My hands were trembling in my lap. The cab driver would look at me through the rearview mirror every now and then, probably calculating the odds of me paying vs dashing upon arrival. I clutched my wallet and my phone in two clammy hands, leaning my chin against the cool window glass. He's got to be okay. The thought of Axel being not okay was impossible to bear, for reasons I didn't want to name. If his injuries were as serious as the guy had said, Axel would be far from okay. He might even be...

I shook my head, willing the chills and anxieties away. I had to keep it together. Nothing good would come out of me freaking out in the back of a taxi. If there was one thing I didn't need, it was to be escorted away for acting like a lunatic. All I could do was close my eyes and internalize the worries, praying that the taxi found Axel's apartment complex sooner rather than later.
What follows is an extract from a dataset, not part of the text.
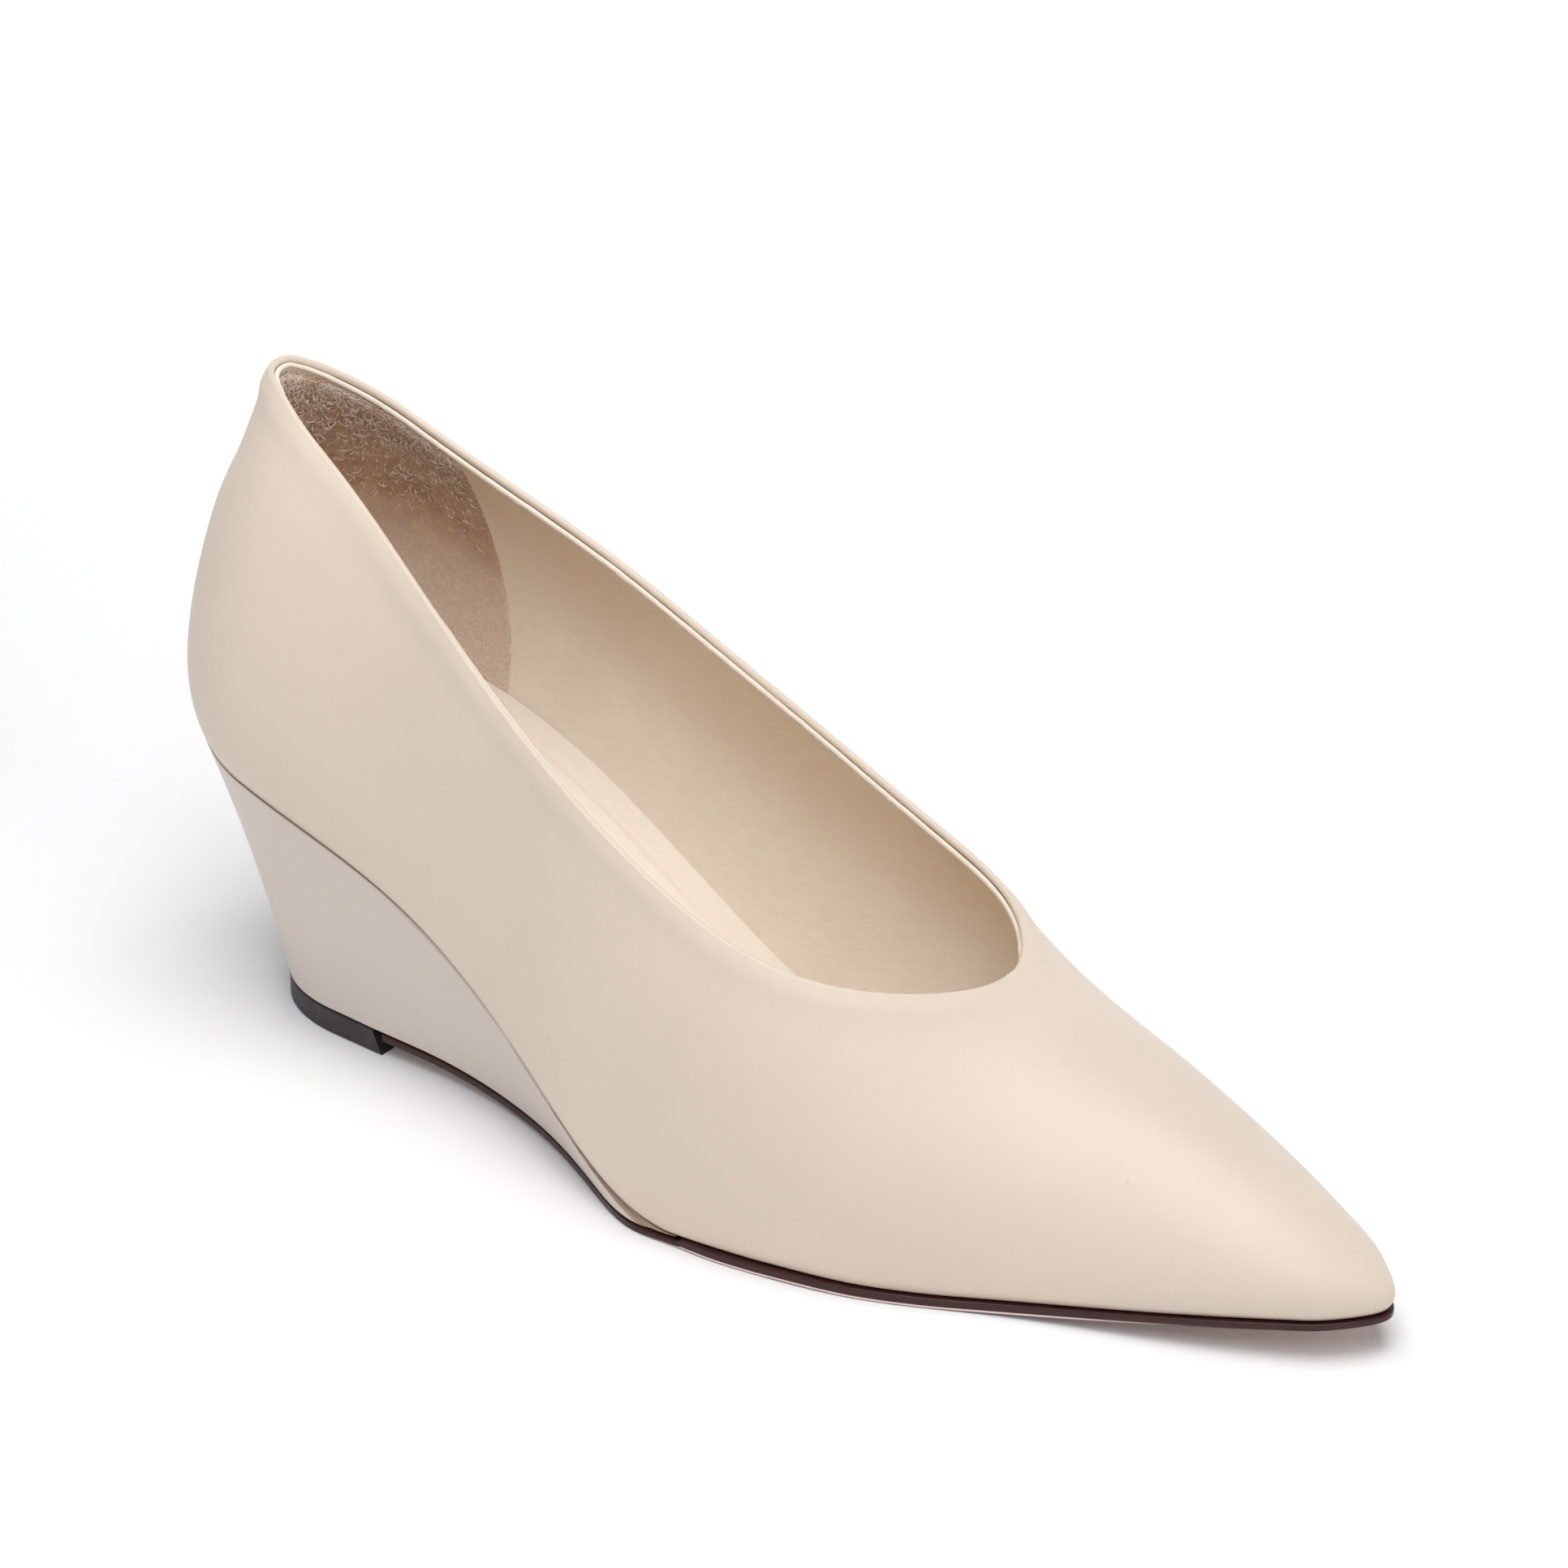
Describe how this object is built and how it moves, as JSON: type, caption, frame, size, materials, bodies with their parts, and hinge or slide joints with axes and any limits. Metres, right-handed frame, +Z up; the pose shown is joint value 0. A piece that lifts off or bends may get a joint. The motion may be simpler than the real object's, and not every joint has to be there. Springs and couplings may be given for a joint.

My prayers were answered, and within minutes I'd paid the man his fare and escaped the prison-like inside of the vehicle. I probably looked stupid as I crossed the street, got honked at by angry drivers, and stopped outside Axel's building, all dressed up in my forest green costume. I vaguely recalled the last time I encountered something unexpected in this place. It seemed like drama and danger was attracted to Axel, almost drawn to him.

Or was that me?

I sped through the doors and slammed my fist against the 23rd-floor elevator button. This trip was always a long one, but tonight it moved at the speed of a sleepy snail. Every time I hit a new floor, the corresponding button lit up, bringing me slowly but surely in the direction of Axel.

10th floor now. Why didn't it move faster? If Axel was in danger, every second counted. Every second I spent in this elevator was a second lost to helping Axel. I was convinced of his fate now, and sweat streamed down my back. 16th floor. Come on. 19th floor. Hurry up. 21st floor. Shit. 23rd—

I slid through the doors as soon as they separated, throwing myself into the corridor and its shiny surfaces. Golden details glittered in the light, but my mind was on Axel, and on getting to his apartment as quickly as possible. My feet carried me over the carpets, around the corner, and finally in front of his door.

It was locked today, yet no relief presented itself at that. My finger shook as it pressed against the doorbell, firm and sweaty, vibrating with anxiety. What if he doesn't answer? What if he's unable to? What if... What if?

Relief nearly choked me when the door did open, and it seemed like an eternity between the creak of the door and the reveal of the person behind it. I decided to speed up the process myself, grabbing hold of the door handle and pulling the thing towards me. I was halfway through the door when I came face to face with Axel.

I blinked. Axel blinked.

He was standing upright, wearing a cozy-looking hoodie, and was absolutely, undeniably unharmed.